Task to carry out: Below is a listing; reproduce each line of it exactly.

Supplied data:
%%
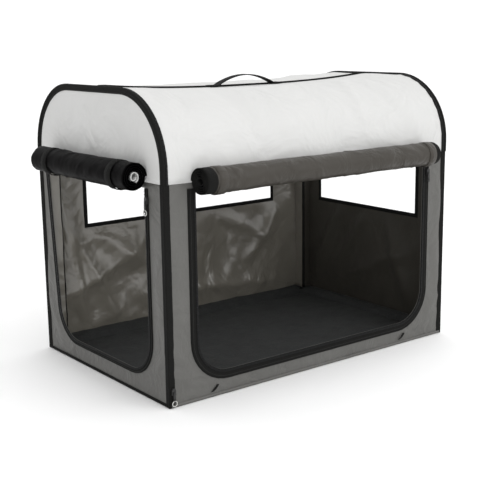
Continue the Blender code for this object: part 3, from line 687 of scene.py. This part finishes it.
for vert in bm.verts:
    x, y = vert.co.x * mat_high.x, vert.co.y * mat_high.y
    edge_gap = min(mat_high.x - abs(x), mat_high.y - abs(y))
    swell = math.sqrt(max(0.0, 1 - (1 - min(1.0, edge_gap / MAT_ROUND)) ** 2))
    top = mat_low.z + (mat_high.z - mat_low.z) * (MAT_EDGE_SHARE + (1 - MAT_EDGE_SHARE) * swell)
    vert.co = Vector((x, y, top + 0.0009 * noise(x * 22, y * 22) + 0.0012 * noise(x * 5, y * 5, 4) * swell))
for vert in bmesh.ops.extrude_face_region(bm, geom=bm.faces[:])["geom"]:
    if isinstance(vert, bmesh.types.BMVert):
        vert.co.z = mat_low.z
bmesh.ops.recalc_face_normals(bm, faces=bm.faces)
mat = show("fleece_mat_pad", bm, fleece, "base")
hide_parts("fleece_mat")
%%
Exercise result:
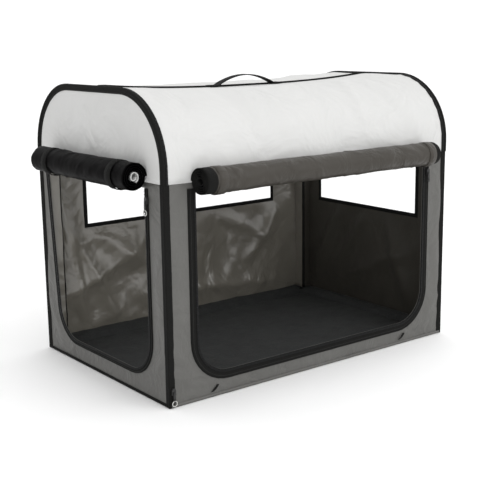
Continue the Blender code for this object: part 3, from line 687 of scene.py. This part finishes it.
for vert in bm.verts:
    x, y = vert.co.x * mat_high.x, vert.co.y * mat_high.y
    edge_gap = min(mat_high.x - abs(x), mat_high.y - abs(y))
    swell = math.sqrt(max(0.0, 1 - (1 - min(1.0, edge_gap / MAT_ROUND)) ** 2))
    top = mat_low.z + (mat_high.z - mat_low.z) * (MAT_EDGE_SHARE + (1 - MAT_EDGE_SHARE) * swell)
    vert.co = Vector((x, y, top + 0.0009 * noise(x * 22, y * 22) + 0.0012 * noise(x * 5, y * 5, 4) * swell))
for vert in bmesh.ops.extrude_face_region(bm, geom=bm.faces[:])["geom"]:
    if isinstance(vert, bmesh.types.BMVert):
        vert.co.z = mat_low.z
bmesh.ops.recalc_face_normals(bm, faces=bm.faces)
mat = show("fleece_mat_pad", bm, fleece, "base")
hide_parts("fleece_mat")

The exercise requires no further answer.